The story begins in January 1985, when Majed Husain, a former captain in the Mukhabarat who had sought political asylum in Sweden, was butchered into 57 pieces and the remains were found in a wood south of Stockholm. The Police established that three Iraqi agents were involved, one of them a woman who had befriended Husain. She and one of her accomplices had entered Sweden on diplomatic passports and could be shown to have connections with the Iraqi Embassy in Stockholm. According to Freeman, the Police – and particularly Säpo – urged the Government to deliver a strong official protest to Iraq, preferably accompanied by the expulsion of two senior Embassy staff said to be involved in the case. Instead the Government did nothing and Säpo’s frustration turned to fury when, in mid-February 1986, the Swedish Foreign Trade Minister went to Baghdad and failed even to mention the Husain affair.

In this context, Freeman reproduces three letters addressed to the Foreign Ministry purportedly written by Holger Romander, then Chief of the National Police Board. In the last of these letters Romander complains of Iraq’s ‘interpreting this lack of any Swedish reaction as approval of the Iraqi action in respect of the murder of Husain’. At this point doubts must be raised as to the credibility of Freeman’s book. Apart from a probably genuine court order for the arrest of the Iraqi woman agent, the three Romander letters make up the only documentary evidence produced in the book, and there is good reason to believe that they are forgeries. In statements to the press, Holger Romander denies ever having written them, and the Foreign Ministry denies ever having received them. Neither seem to have any plausible reason to lie, and besides, the present climate in Sweden makes it most unlikely that the truth would remain hidden for very long. Furthermore, official letters of this kind are invariably countersigned by the immediately subordinate official on whose report the letter is based – in this case, presumably the head of Säpo – and none of the letters bear countersignatures. Besides which, they contain a couple of grammatical and stylistical howlers which would be quite inconceivable in the genre of the higher Swedish officialese.

Now, according to Freeman, Säpo showed such determination in trying to bring the killers of Majed Husain to book that the head of the Mukhabarat, Fahdel Barrak, decided that something drastic had to be done lest the whole affair blow up and smash the secret Iraqi network in Sweden. The solution was, in Freeman’s version, obvious: ‘Only the assassination of Palme could be guaranteed to divert the security forces utterly from their dangerous obsession with the Majed Husain affair, and the removal of the UN mediator would be a welcome bonus.’ Since Freeman presents no evidence whatsoever for the claim that Iraqi agents soon afterwards murdered Palme, one can only test the allegation on the strength of its probability. Two objections spring immediately to mind. It would seem quite absurd for the presumably cunning head of the Mukhabarat, or for any one else, to try and conceal a ‘little’ murder with a ‘big’ one, especially if one has everything to fear from a doggedly determined security service. And it is difficult to see that the removal of Palme would have done Iraq any good at all. At that point in their war, early 1986, Iran had broken through in an important sector of the front and Iraq was on the defensive, eager to avail itself of Palme’s services as UN mediator. To have murdered him would have been suicide.

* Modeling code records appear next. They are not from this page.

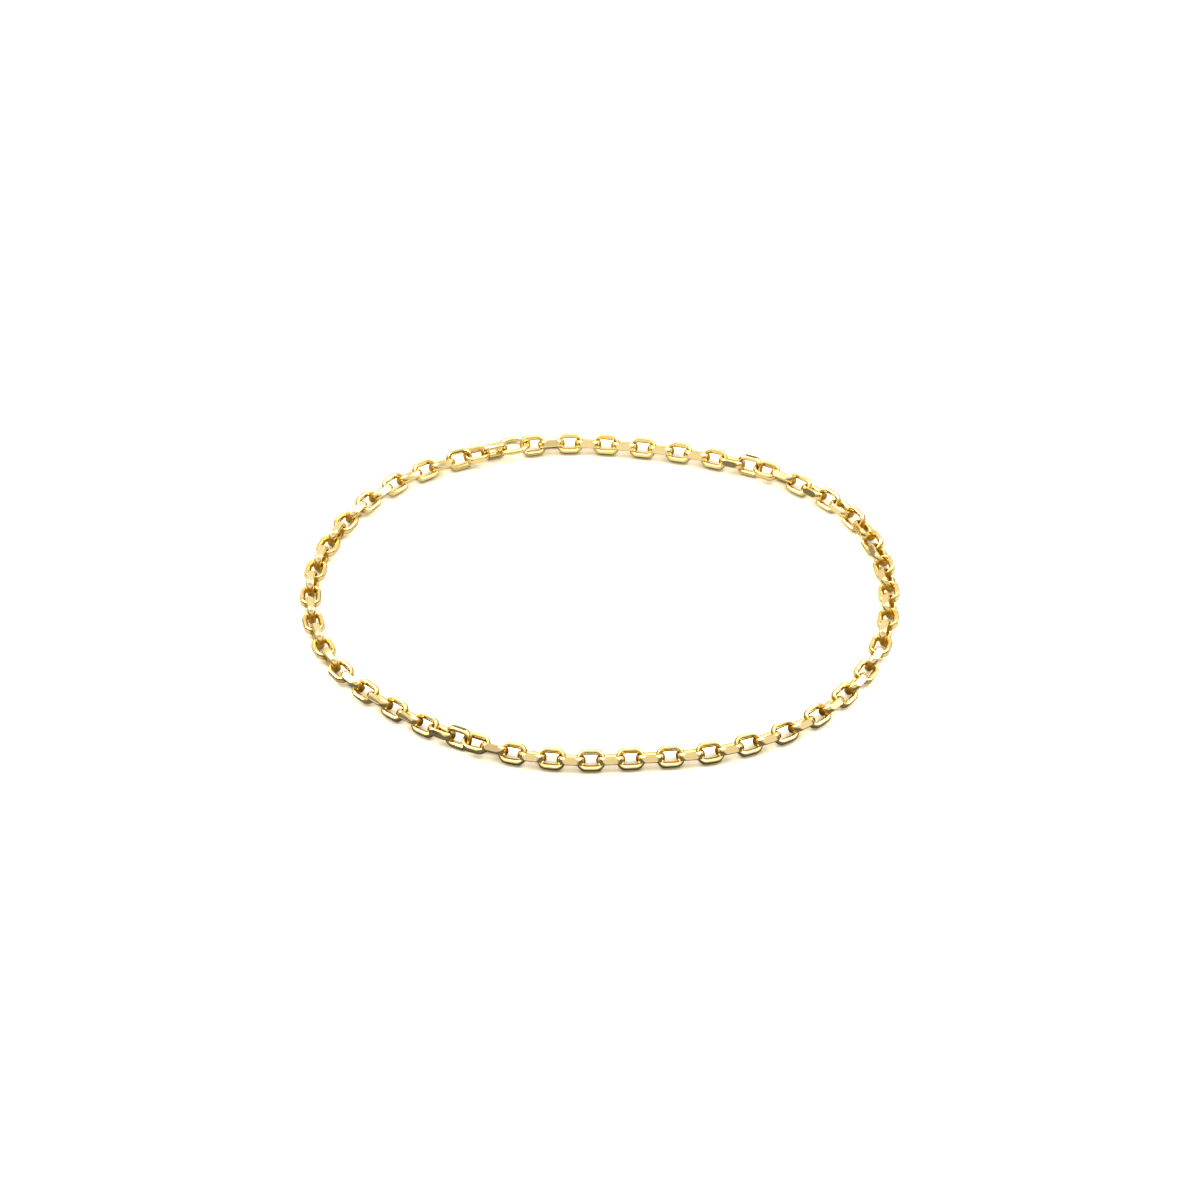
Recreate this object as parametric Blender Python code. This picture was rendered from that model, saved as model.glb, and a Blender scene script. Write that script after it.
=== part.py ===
# Fine cable-chain finger ring in yellow gold, lying as a soft loop on a table.
# The links are linked through each other and fused where they bear on one another;
# a round closing ring joins the two ends of the chain. The origin is under the middle of the loop.

import math

import bmesh
import bpy
from mathutils import Matrix, Vector

MM = 0.001

# Wire of the links: half-round inside, with the outer side cut flat
WIRE_THICK = 0.17 * MM
WIRE_DEPTH = 0.27 * MM
FLAT_WIDTH = 0.21 * MM

# Links: a flat oval with nearly straight sides; the length follows from the loop
LINK_COUNT = 85
LINK_WIDTH = 0.71 * MM
CORNER_RADIUS = 0.20 * MM
CORNER_STEPS = 2
CONTACT = 0.035 * MM

# Round ring that closes the chain, soldered shut. It hangs leaning back from the two end links
RING_OUTER = 1.30 * MM
RING_WIRE = 0.19 * MM
RING_PLAY = 0.06 * MM
RING_SIDES = 16
RING_WIRE_SIDES = 6
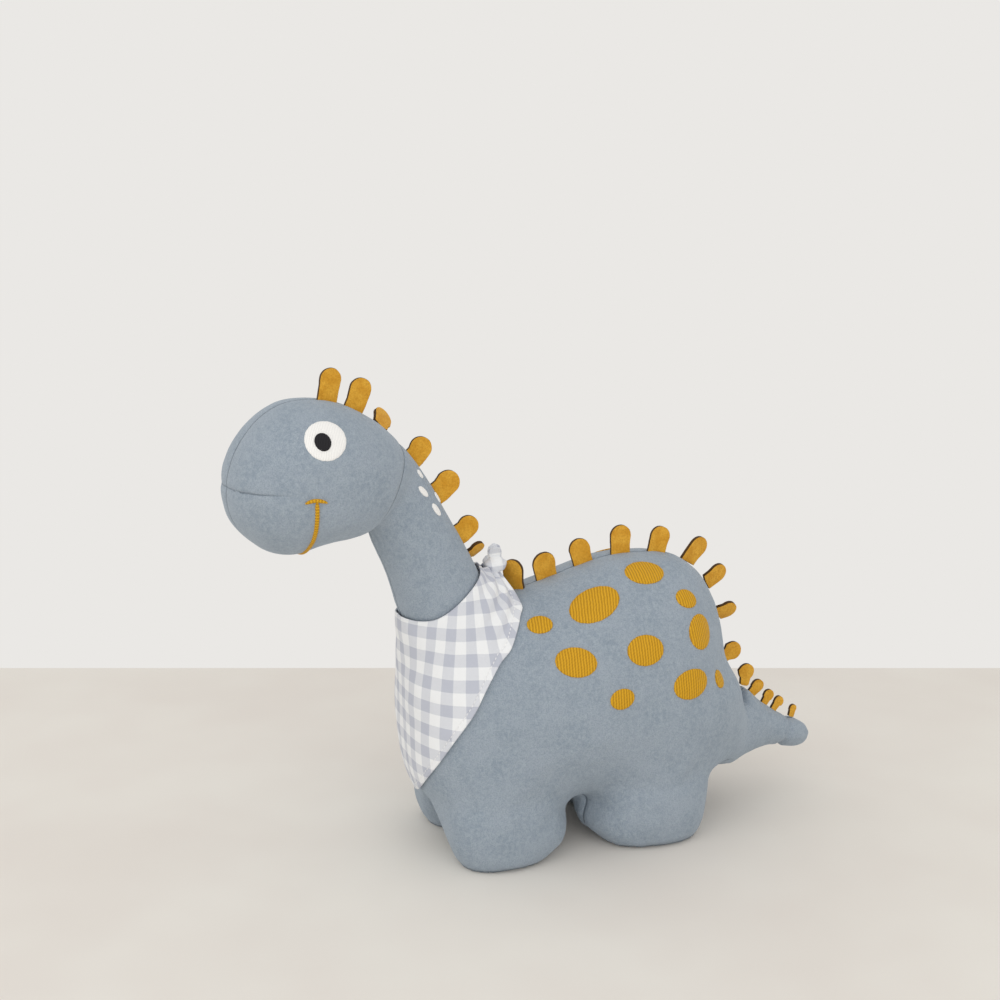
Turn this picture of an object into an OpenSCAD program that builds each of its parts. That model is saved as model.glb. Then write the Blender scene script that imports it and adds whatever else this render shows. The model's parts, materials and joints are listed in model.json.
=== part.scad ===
// Stuffed long-necked dinosaur, standing on four feet.
// +Z is up, the nose points along -Y and the toy's left side is +X.
// The origin is on the floor, under the middle of the toy's length.
// Skins are open sleeves of velour round solid fillings. Where the toy bends, a filling ends in a
// round lump that sits in a hollow of its neighbour, and the skins on either side stand apart.

/* [Torso] */
// Width of the torso at its widest
torso_width = 108; // [100:1:114]
// Height of the back above the floor
back_height = 160; // [154:1:164]
// Distance between the centres of a left and a right foot
foot_spacing = 60; // [58:1:64]

/* [Head and neck] */
// Width of the head across the cheeks
head_width = 84; // [80:1:88]
// How far the head is turned to the toy's left
head_turn = 8; // [0:1:12]
// Width of the neck at its middle
neck_width = 42; // [41:0.5:44]

/* [Tail] */
// Width of the tail at its root
tail_width = 42; // [38:1:44]

/* [Fabric] */
// Thickness of the velour with its nap
velour = 2; // [1.6:0.1:2.4]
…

All in all, it is difficult to escape the conclusion that Death of a Statesman is not what it claims to be, which begs the question: is it misinformation or disinformation? Only the last third of the book is devoted to the ‘solution’ mentioned in the title, while the preceding section is taken up with an account of the Palme murder and the investigation until late 1988. At least 80 per cent of it presents the main characters in ‘paraphrased’ dialogue, which is a singularly unhappy form for a subject of this complexity – especially cumbersome when characters have to have explained to them circumstances they could hardly be unaware of. There are also numerous inaccuracies. Freeman claims that Palme was shot from the front. Despite the fact that the postmortem report remains classified, it is no great secret that he was shot from the back. It is incredible of the authors to suggest that Stockholm Police Radio Centre received the first report of the murder at 23.21, less than sixty seconds after the shots rang out, which does not tally even with the most optimistic estimates of the official investigation. Perhaps more significantly, Säpo – or a faction of it – appear throughout the account as the frustrated professionals who, given half a chance, could do the job in a week. That is about as far from recognisable reality as it is possible to get. On the other hand, it is also claimed that Säpo has been in control of the investigation since Holmer’s resignation. The point about the events of February 1987 is that control was once and for all passed over to the public prosecutors – to whom, incidentally, it belongs by law. Among the minor errors is the claim that the present Prime Minister, Ingvar Carlsson, was Minister of Finance at the time. He was, literally, ‘Minister of the Future’ in charge of research and long-term planning.

On the whole, I would plump for ‘disinformation’, although on whose behalf it has been disseminated is difficult to assess. It could be what Freeman admiringly describes as ‘the quiet men in Säpo’; it could be any one of a number of interested parties attempting to discredit Iraq. We cannot know, since Ruth Freeman for reasons of personal safety has to remain anonymous and her claims beyond further scrutiny. For all the risks the authors are apparently taking, it is a pity that their book has not made the waters any less muddy.